TIKUS MATI DISAWAH – FENOMENA LANGKANYA MINYAK GORENG

TIKUS MATI DISAWAH – FENOMENA LANGKANYA MINYAK GORENG 

Bacaan Setahun: 
Yoel 1 
Mzm. 109 
Kis. 1

“Mereka akan mengembara dari laut ke laut dan menjelajah dari utara ke timur untuk mencari firman TUHAN, tetapi tidak mendapatnya.” (Amos 8:12)

Sepanjang beberapa waktu ini kita dihadapkan pada fenomena kelangkaan minyak goreng, fenomena ini diawali dengan kenaikan harga minyak goreng, baik minyak goreng curah (minyak goreng tanpa kemasan) maupun minyak goreng dalam kemasan. Dalam kondisi yang demikian kemudian pemerintah mengeluarkan kebijaksanaan yang menentukan harga minyak seharga Rp 10.000 – Rp. 14.000. Tetapi dalam kondisi penetapan harga ini, justru tiba-tiba keberadaan minyak goreng ini seperti lenyap dari pasar. Dalam kondisi kelangkaan ini, maka orang rela mengantri panjang dan berjam-jam jika diketahui disuatu tempat ditemukan dijual minyak goreng versi harga “pemerintah “ ini. Sebagian orang ada yang mengungkapkan lebih baik harga lebih mahal, tapi stock persediaan minyak goreng ada, daripada ditetapkan harga murah, namun produk minyak gorengnya sulit didapat.

Kondisi ini tentunya dianggap aneh bagi orang Indonesia secara umum, karena Indonesia tercatat sebagai salah satu penghasil kelapa sawit (sebagai bahan utama minyak goreng) yang terbesar di dunia. Itulah sebabnya orang kemudian menyampaikan penilaian bahwa kita ini seperti Tikus yang mati di tengah sawah. Sawah di sini dapat dimaknai sebagai tempat kekayaan sumber makanan, Jadi makna tikus mati di tengah sawah ini dapat berarti kita ini alami penderitaan di tengah kelimpahan -sumber daya kelapa sawit sebagai bahan utama minyak goreng.

Banyak ahli yang mencoba menjelaskan bahwa semua situasi ini juga merupakan bagian dari dampak global, yaitu banyak negara besar sedang alami krisis energi. Dan untuk mengatasi krisis energi ini maka mereka menggunakan energi alternatif bio solar yang diproduksi dengan menggunakan bahan dasar kelapa sawit. Akibatnya disinyalir banyak produsen kelapa sawit menjual kelapa sawit justru kepada pabrik pengolahan bio diesel daripada pabrik minyak goreng.

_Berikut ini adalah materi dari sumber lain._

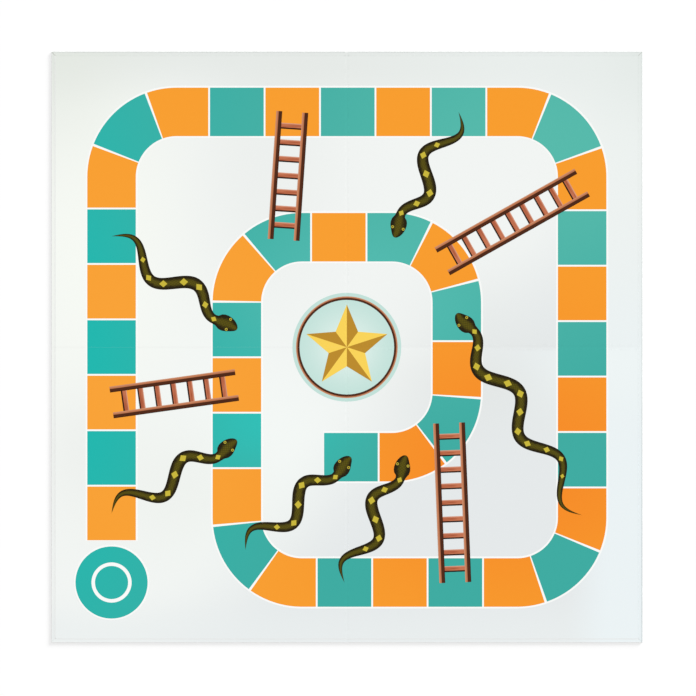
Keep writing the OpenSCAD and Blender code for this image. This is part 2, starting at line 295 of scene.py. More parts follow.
def track_films(films):
    """White band under all, with the spaces on it, and the start disc with its two rings."""
    films["white"].lay(*band(0.0, track.length, track_w, steps=1000), UNDER)
    for ink, parity in (("orange", 0), ("teal", 1)):
        k = np.arange(parity, track.count, 2)
        start, end = k * track.pitch + line_w / 2, (k + 1) * track.pitch - line_w / 2
        films[ink].lay(*band(start, end, track_w - 2 * line_w, steps=14), SPACE)
    start_point = (track_margin - half, track_margin - half)
    films["teal"].lay(*ring(start_point, 0, start_r), SPACE)
    films["white"].lay(*ring(start_point, start_r - line_w, start_r), RING)
    films["white"].lay(*ring(start_point, start_ring_r - 2 * line_w, start_ring_r), RING)


def goal_films(films):
    """Pale disc, brown ring and a star whose ten facets turn light and dark in turn."""
    films["mint"].lay(*ring((0, 0), 0, goal_r), UNDER)
    films["brown"].lay(*ring_of_wood(goal_r - 2 * goal_ring_w, goal_r - goal_ring_w), SPACE)
    k = np.arange(10)
    tips = along(math.pi / 2 + math.pi * k / 5) * (star_r * np.where(k % 2 == 0, 1, star_notch))[:, None]
    nexts = np.roll(tips, -1, axis=0)
    middle = np.zeros_like(tips)
    points = np.stack((middle, tips, middle, nexts), axis=1).reshape(10, 2, 2, 2)
    side = np.where(k % 2 == 0, 1.0, -1.0)[:, None, None] * np.ones((10, 2, 2))
    films["yellow"].lay(points, np.stack((side, np.zeros_like(side)), axis=-1), FIGURE)


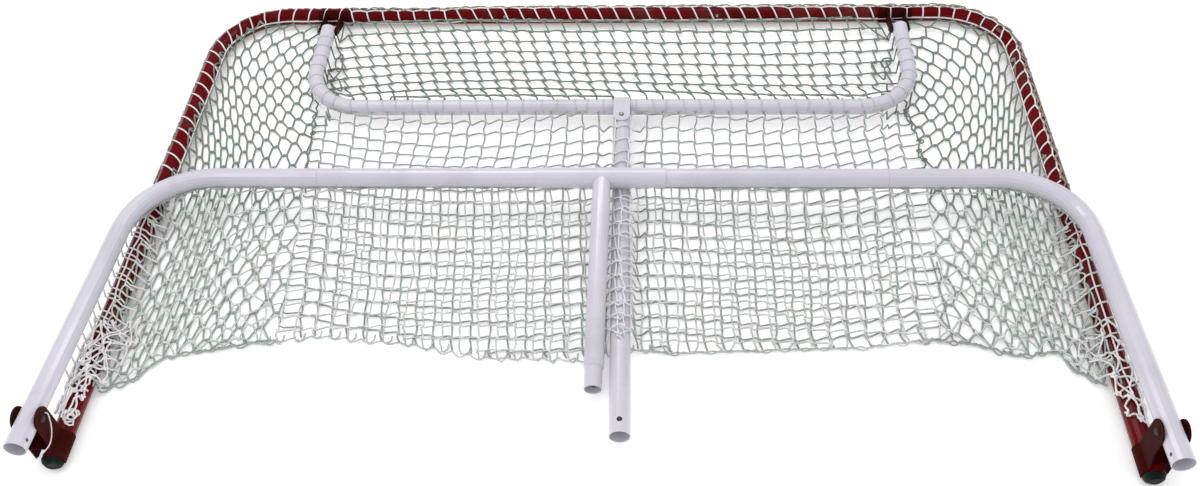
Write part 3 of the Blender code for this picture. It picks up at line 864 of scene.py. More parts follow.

Dalam kehidupan kekristenan, kita juga kerap alami kelangkaan kebenaran Firman Tuhan yang sebenarnya di dalamnya bisa kita temukan kekayaan rohani yaitu pribadi Tuhan , hikmat, janji, bahkan kuasa Allah sendiri. Mengapa bisa demikian? Tentunya Fiman Tuhan tidak lenyap, tetapi yang hilang adalah rasa lapar dan haus akan kebenaran (Mat.5 : 6) dan sebuah sikap hati orang yang merasa “kenyang“ dan merasa tidak membutuhkan Tuhan dan FirmanNya. Ams 27:7, “Orang yang kenyang menginjak-injak madu, tetapi bagi orang yang lapar segala yang pahit dirasakan manis.”

Apakah kita akan membiarkan diri menjadi pribadi yang alami kematian rohani justru di tengah ketersediaan kekayaan rohani yaitu Firman Allah? (HA)

Questions:
1. Bagaimana kehidupan kerohanian Anda saat ini, apakah tetap merasa haus dan lapar akan firman-Nya?
2. Apa yang menyebabkan sebagian orang kristen kesulitan menikmati kehadiran-Nya?

Values:
Sikap hati yang merasa kenyang akan firman Tuhan yang menyebabkan seseorang lalai akan persekutuan dengan-Nya.

Kingdom Quote:
Berbahagialah orang yang haus dan lapar akan kebenaran karena mereka akan dipuaskan (Mat 5:6).